用于颗粒基高温热化学储能连续式反应器-换热器的千瓦级工程设计

Abstract This study investigates the theoretical design parameters and thermal performance of a kW-scale continuous oxidation reactor for high temperature (∼1000 °C) thermochemical energy storage (TCES) applications. The concept comprises a counter-current particle-based system that includes a reaction zone with a heat exchanger to extract the heat produced from the oxidation reaction. Both above and below the hot reactive volume are sensible heat recuperation zones to enable the feed and removal of particles and oxidizing gas near ambient temperature during steady state operation. Two operation types for the reaction zone are studied, a fluidized bed reactor (FBR) and a moving bed reactor (MBR).
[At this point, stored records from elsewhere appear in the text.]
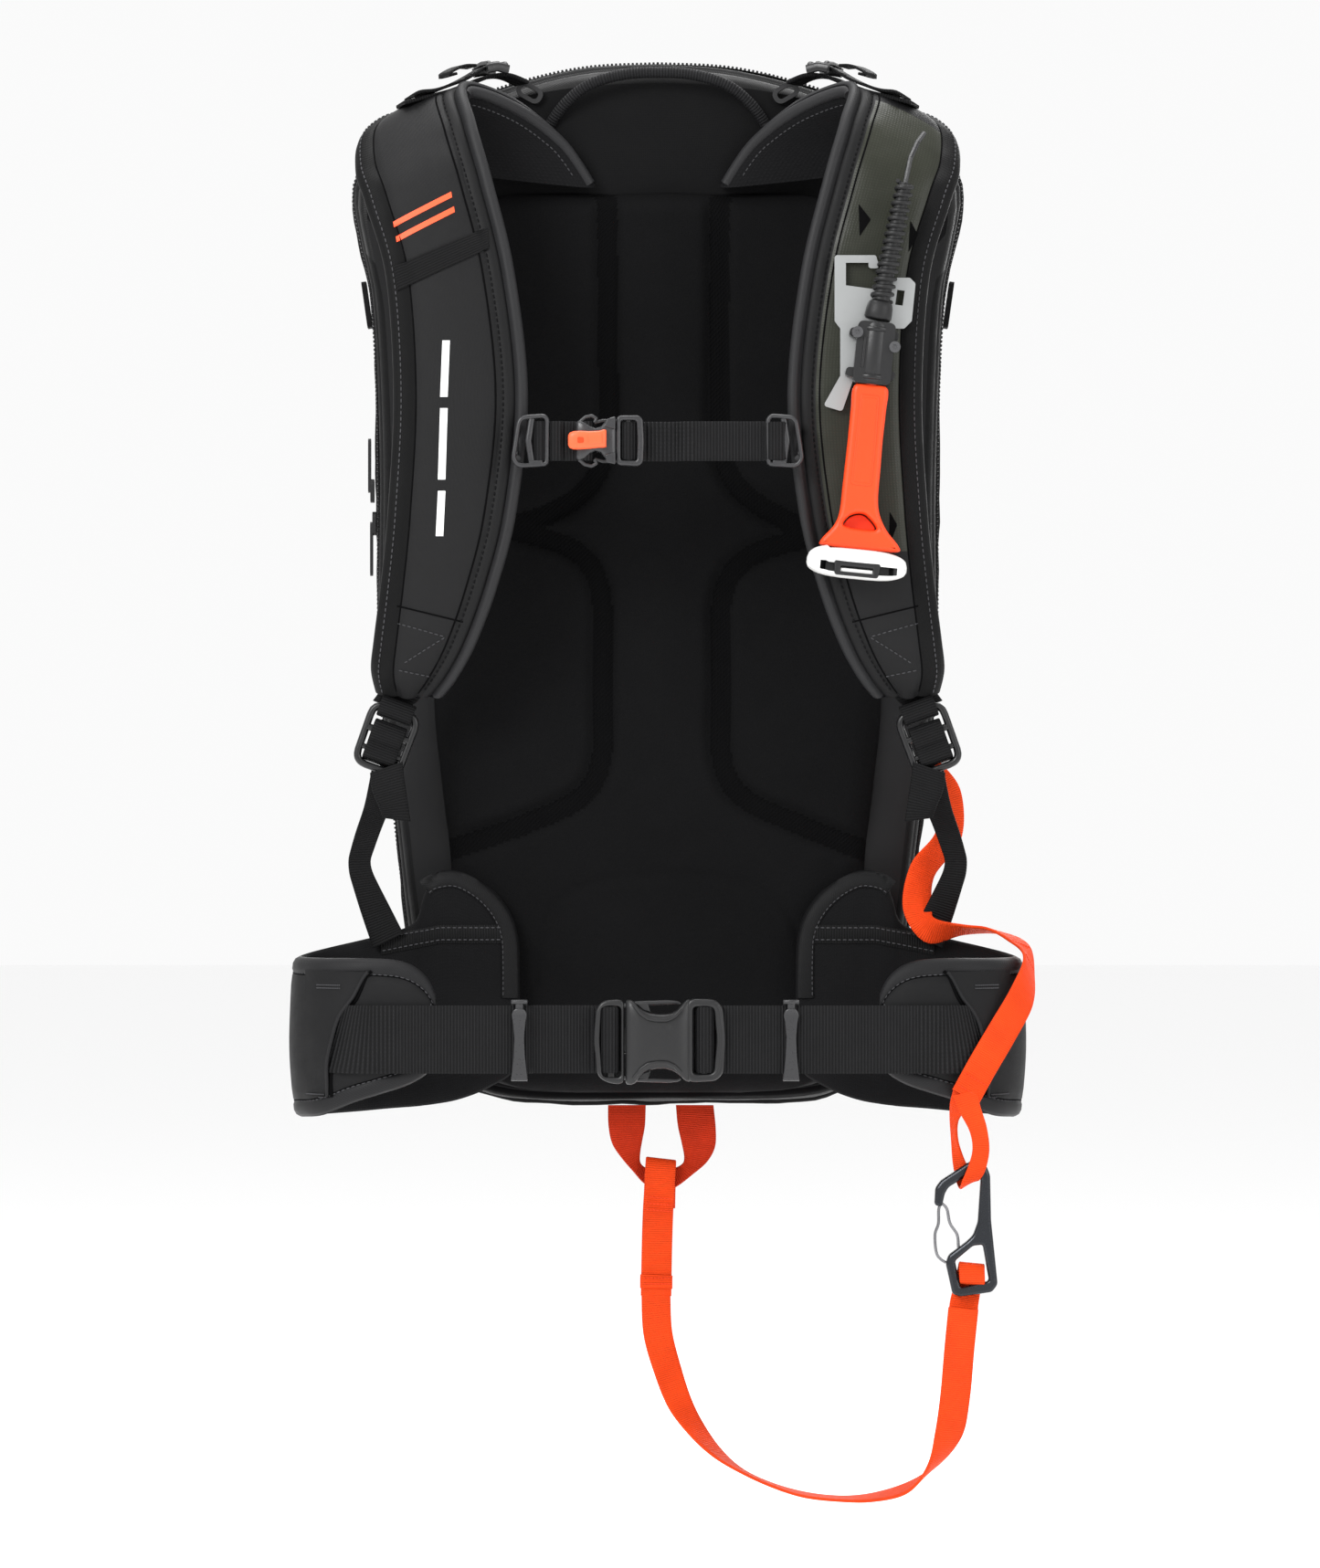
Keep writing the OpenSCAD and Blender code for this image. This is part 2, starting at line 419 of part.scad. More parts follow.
// ---------- leg loop ----------
anchor_a = [[-27, 20, 0], [-26, 20, -12], [-19, 18.5, -28], [-10, 17.5, -38], [2, 17, -41], [14, 17.5, -38], [29, 18.5, -22], [31, 20, -12], [30, 20, 0]];
anchor_b = [[-7, 20, 0], [-8, 20, -12], [-9, 21.5, -27], [-7, 23, -36], [2, 23, -38.5], [11, 23, -36], [19, 21.5, -24], [12, 20, -12], [10, 20, 0]];
module leg_anchor() color([0.75, 0.20, 0.05]) placed() band(smooth(anchor_a, 2), smooth(anchor_b, 2), 1.6);
module leg_drop_strap() color([1, 0.3, 0.05]) placed() translate([-9, 0, 0]) rotate([90, 0, 90]) linear_extrude(leg_web_w) difference() {
  polygon([[14.6, -31], [25.6, -31], [25.6, -46], [22, -60], [22, -103], [18, -103], [18, -60], [14.6, -46]]);
  polygon([[16.2, -32.6], [24, -32.6], [24, -46], [20.5, -58], [19.5, -58], [16.2, -46]]);
}
module leg_strap() color([1, 0.3, 0.05]) placed()
  band(smooth(edge(leg_route, leg_width, leg_web_w / 2), 2), smooth(edge(leg_route, leg_width, -leg_web_w / 2), 2), web_t);
module leg_strap_loop() color([1, 0.3, 0.05]) placed() translate([161.2, 0, 0]) rotate([90, 0, 90]) linear_extrude(12.6) difference() {
  polygon([[-102.2, -83], [-91.2, -83], [-91.2, -93], [-94, -99.5], [-99, -99.5], [-102.2, -93]]);
  polygon([[-100.6, -84.6], [-92.8, -84.6], [-92.8, -95.5], [-100.6, -95.5]]);
}
module hip_leg_loop() color([1, 0.3, 0.05]) placed()
  band(smooth(edge(hip_loop_route, hip_loop_width, leg_web_w / 2), 2), smooth(edge(hip_loop_route, hip_loop_width, -leg_web_w / 2), 2), web_t);
// end loop through the top of the carabiner
module hip_loop_end() color([1, 0.3, 0.05]) placed()
  translate([161.6, 0, 0]) rotate([0, -2, 0]) translate([-5, 0, 0]) rotate([90, 0, 90]) linear_extrude(11) difference() {
    polygon([[-114.8, 11.4], [-113.2, 11.4], [-106, -10], [-90.6, -20], [-90.8, -38], [-94, -41], [-101, -41], [-105, -34], [-107.6, -12]]);
    polygon([[-105.4, -14], [-104, -13], [-92.2, -21], [-92.4, -37.4], [-94.6, -39.4], [-100.2, -39.4], [-103.4, -33.6]]);
  }
carabiner_s = carabiner_h / 72;
carabiner_y = -97;
module leg_carabiner() color([0.25, 0.26, 0.28]) placed() translate([163, carabiner_y, -58]) scale(carabiner_s) plate(-3.5, 3.5)
  offset(r = 1.2, $fn = 24) offset(delta = -1.2) difference() {
    polygon([[-16.5, 13], [-16, 22], [-13, 26], [2, 36], [7, 36.5], [11, 34], [13, 29], [13.5, 5], [16.5, -24], [17, -29],
      [14, -33], [-3, -35.5], [-7, -34], [-10.5, -18], [-9, -13.5], [1, -6], [4, -3], [6.5, 4], [8, 27], [5, 31],
      [-9, 22.5], [-11, 19], [-12.5, 12]]);
    polygon([[-5.6, -16.5], [4, -8.5], [9, -8], [12.4, -27], [-2.6, -30.6]]);
  }
module carabiner_gate() color([0.6, 0.6, 0.62]) placed() translate([163, carabiner_y, -58]) scale(carabiner_s) {
  rod(smooth([[-12.8, -1.3, -15.5], [-16, -1.3, -10], [-17.5, -1.3, 0], [-16.5, -1.3, 9], [-14.6, 0, 10.4],
    [-13, 1.3, 9], [-11, 1.3, 2], [-9.8, 1.3, -5], [-9.2, 1.3, -9.5]], 2), 0.9, 8);
}

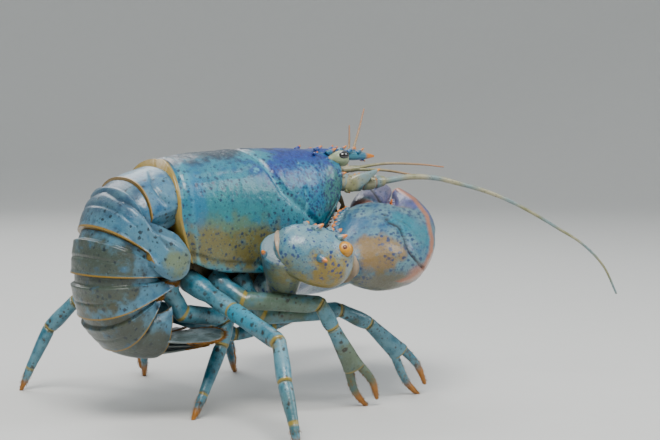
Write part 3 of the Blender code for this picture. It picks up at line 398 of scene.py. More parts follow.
def faceOutwards(obj):
    bpy.ops.object.select_all(action="DESELECT")
    bpy.context.view_layer.objects.active = obj
    obj.select_set(True)
    bpy.ops.object.mode_set(mode="EDIT")
    bpy.ops.mesh.select_all(action="SELECT")
    bpy.ops.mesh.normals_make_consistent(inside=False)
    bpy.ops.object.mode_set(mode="OBJECT")


def loftFaces(ringCount, sides, start=0):
    a = np.arange(ringCount - 1)[:, None] * sides + start
    i = np.arange(sides)[None, :]
    j = (i + 1) % sides
    return np.stack([a + i, a + j, a + sides + j, a + sides + i], -1).reshape(-1, 4).tolist()


def loft(name, rings, traits=None):
    # a closed skin over rings of equal count, each end closed by a fan
    rings = np.asarray(rings)
    count, sides = rings.shape[:2]
    points = rings.reshape(-1, 3)
    hubs = np.array([rings[0].mean(0), rings[-1].mean(0)])
    faces = loftFaces(count, sides)
    for hub, base in ((count * sides, 0), (count * sides + 1, (count - 1) * sides)):
        for i in range(sides):
            faces.append([base + i, base + (i + 1) % sides, hub])
    spread = {}
    for key, values in (traits or {}).items():
        values = np.asarray(values, dtype=float)
        if values.ndim == 1:
            values = np.repeat(values[:, None], sides, 1)
        flat = values.reshape(-1)
        spread[key] = np.concatenate([flat, [values[0].mean(), values[-1].mean()]])
    return meshPiece(name, np.vstack([points, hubs]), faces, spread)


def ovals(centres, across, up, halfAcross, halfUp, sides, power=1.0):
    a = np.linspace(0, 2 * np.pi, sides, endpoint=False)
    c = np.sign(np.cos(a)) * np.abs(np.cos(a)) ** power
    s = np.sign(np.sin(a)) * np.abs(np.sin(a)) ** power
    centres = np.asarray(centres)[:, None, :]
    wide = np.asarray(halfAcross)[:, None, None] * c[None, :, None] * np.asarray(across)[:, None, :]
    tall = np.asarray(halfUp)[:, None, None] * s[None, :, None] * np.asarray(up)[:, None, :]
    return centres + wide + tall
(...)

The results of the parametric analysis suggest that the MBR requires a smaller volume per kW of heat produced, achieving power densities in excess of 2500 kW/m 3 compared to ∼ 900 kW/m 3 in the FBR. Additionally, the MBR achieves between 0.71 and 0.99 oxidation conversions compared to between 0.23 and 0.38 conversions in the FBR with the same volumes and flowrates . However, the FBR has the potential to maintain a uniform reactor temperature which can produce heat transfer fluid (HTF) outlet temperatures as high as the reactor temperature, i.e., ∼1000 °C, whereas the MBR produces variable reactor temperatures that can create overheating zones and low HTF outlet temperatures (< 800 °C) depending on the operating conditions selected. Future work should aim at understanding the coupled fluid dynamics , heat and mass transfer, and thermochemical reaction for any given combination of reactor volume and contacting patterns. These studies should be complemented by experimental work on particle-gas TCES reactors.